The deal that Syfy has with Alcon Entertainment, the production company behind the show, is very narrow. Syfy only has the rights for first run, linear viewing in the U.S. The channel success depends on viewers watching the show on Wednesday at 9PM ET. That is a tough deal in the still growing world of time-shifting, streaming and devices.

After the announced cancellation, the internet kicked into high gear with a #savethexpanse campaign with twitter campaign and online petitions. A group even hired an airplane to fly passed the Amazon Studio headquarters with a banner saying “Save The Expanse.” Their efforts paid off to a certain degree with the May 16th episode of the series drawing the highest live ratings in two years.  And Amazon appears to be in serious talks to revive the show for a fourth season.

The book publishing lesson from this story is to pay close attention to all the rights associated with your book.  Pay attention to digital rights, audio rights and dramatic rights, who is selling and how they can be used.

I read an author account last week where they talked about O’Reilly building sponsorship deals for the use of books with marketing programs. Clever.

Audio rights used to be a forgotten clause in many contracts. Now, book publishers won’t sign a new title without audio rights being a part of the deal. On my trip to New York in January, I heard the story that Tim Ferris ended up publishing with HMH because it was the only publisher that would do a deal and let him keep the audio rights.

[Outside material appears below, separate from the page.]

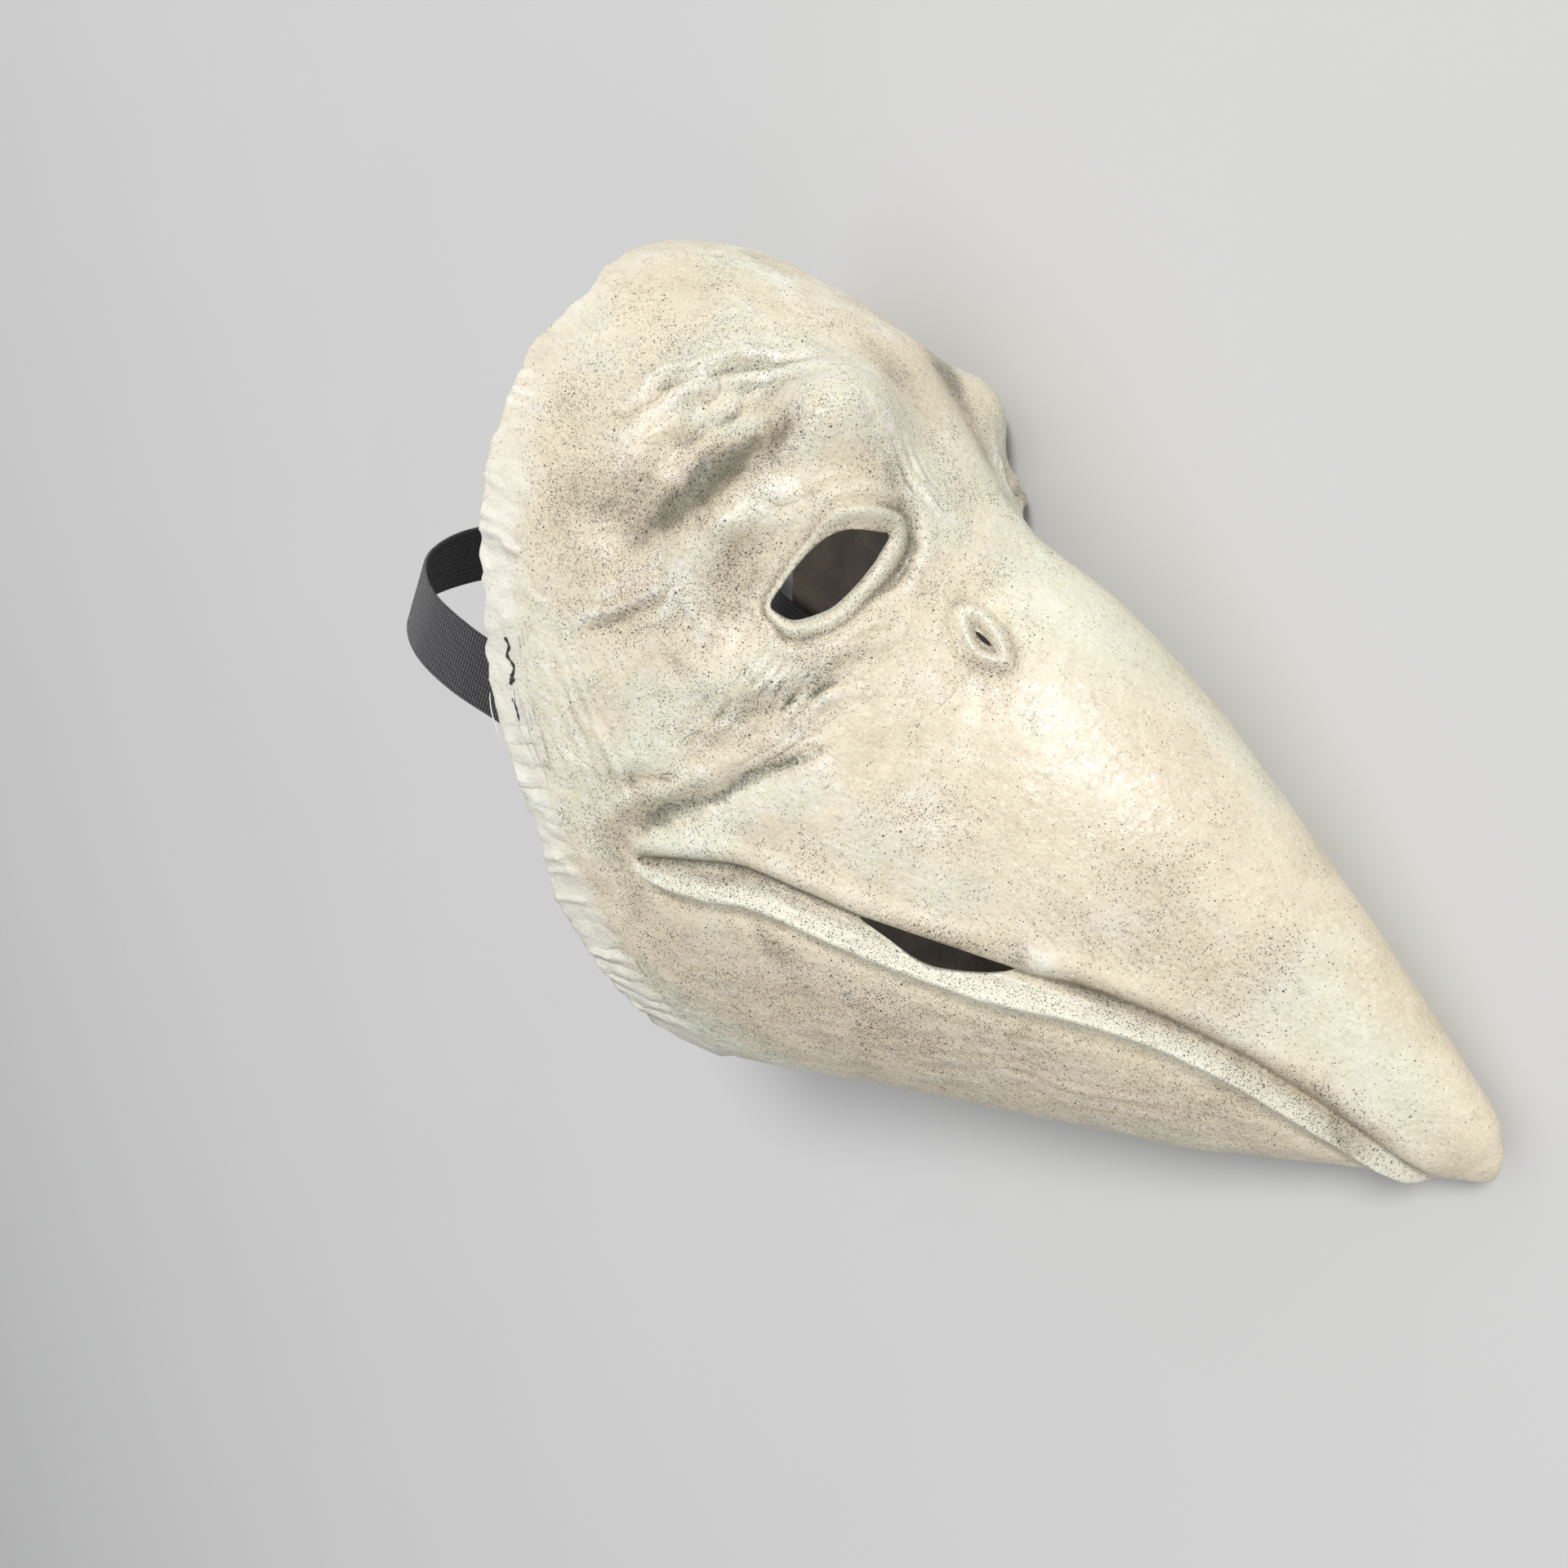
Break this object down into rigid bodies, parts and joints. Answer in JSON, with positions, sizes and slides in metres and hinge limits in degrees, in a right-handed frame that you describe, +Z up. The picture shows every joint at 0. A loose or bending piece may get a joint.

And dramatic rights can be leveraged interesting ways.  Parts Unlimited is the ficitional company in IT Revolution’s The Phoenix Project. Check out the Parts Unlimited Github repo.  This is a working ecommerce site that was built by Microsoft for Visual Studio training purposes.  There is also a functional MRP system.  This deal was done with a simple IP agreement that allowed them the ability to use characters, plots and settings.  In exchange, IT Revolution obtained amazing exposure with a huge developer community and a key set of readers.